Webber has also expressed concerns about the possible effects if class actions were not available for shareholder litigation, noting this would create a system where institutional investors could recover for wrongs perpetrated by a corporation, but smaller investors would not pursue relief on their own. He has been critical of the Private Securities Litigation Reform Act, because in determining the most adequate plaintiff, it favors investors with a larger dollar amount interest in the outcome over investors whose interest is a larger percentage of their assets. Webber feels the latter may be more committed to aggressively pursuing economic relief, and has suggested courts should select a representative individual investor to serve as a co-lead plaintiff with a larger institutional investor. He has found that institutional investors, such as Fidelity, Vanguard, and TIAA-CREF often avoid being a lead plaintiff because they are concerned competitors will benefit from the litigation without contributing to the costs. Hedge funds, which also may have extensive resources invested, often avoid being the lead plaintiff because they do not want to be subject to discovery demands that would expose their investing strategies. He has also asserted that when corporations require arbitration of shareholder claims, the goal is to shift the cost-benefit analysis so that it does not seem worthwhile to bring the claim.

Webber has examined data to determine whether pay-to-play impacts which law firms represent pension funds in securities litigation, and found that politically controlled pensions are less likely to seek lead plaintiff appointments than pensions whose board members are also pension beneficiaries. However this study has been criticized for not looking at law firm campaign contributions. Other studies have found a relationship between law firm campaign contributions and their selection as lead counsel by those elected officials.

===Mergers and acquisitions===
Webber has conducted empirical research into who brings lawsuits to challenge mergers and acquisitions in Delaware, and found pension funds are often the lead plaintiffs in these suits. He also found that when institutional investors are named as the lead plaintiffs, it is more likely that the final price will exceed the initial offer and there are lower attorneys' fees.

===Books===
- Research Handbook on Representative Shareholder Litigation (co-edited with Sean Griffith, Jessica Erickson, and Verity Winship, Elgar, 2018)
- The Rise of the Working-Class Shareholder: Labor's Last Best Weapon (Harvard University Press, 2018).

===Articles===
Webber's most-cited articles include:
- Is Pay-to-Play Driving Public Pension Fund Activism in Securities Class Actions: An Empirical Study, 90 B.U. L.Rev. 2031 (2010).
- Private Policing of Mergers and Acquisitions: An Empirical Assessment of Institutional Lead Plaintiffs in Transactional Class and Derivative Actions, 38 Del.

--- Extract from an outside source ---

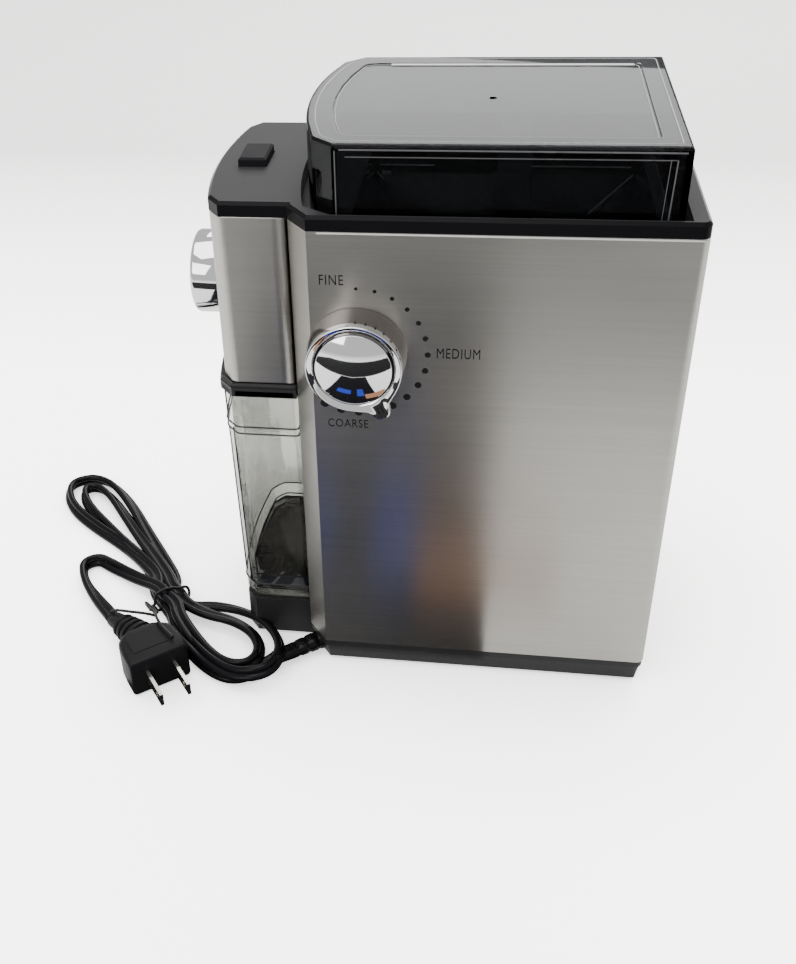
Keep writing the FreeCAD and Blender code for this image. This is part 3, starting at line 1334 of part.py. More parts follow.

J. Corp. L. 907 (2013).
- Shareholder Litigation without Class Actions, 57 Ariz. L. Rev. 201 (2015).
- The Plight of the Individual Investor in Securities Class Actions, 106 Nw. U.L. Rev. 157 (2012).
- The Use and Abuse of Labor's Capital, 89 N.Y.U. L. Rev. 2106 (2014).
- Shareholder Value(s): Index Fund ESG Activism and the New Millennial Corporate Governance co-authored with Michal Barzuza and Quinn Curtis, was voted a 2020 Top Corporate and Securities Law Article in a survey of law scholars conducted by Corporate Practice Commentator.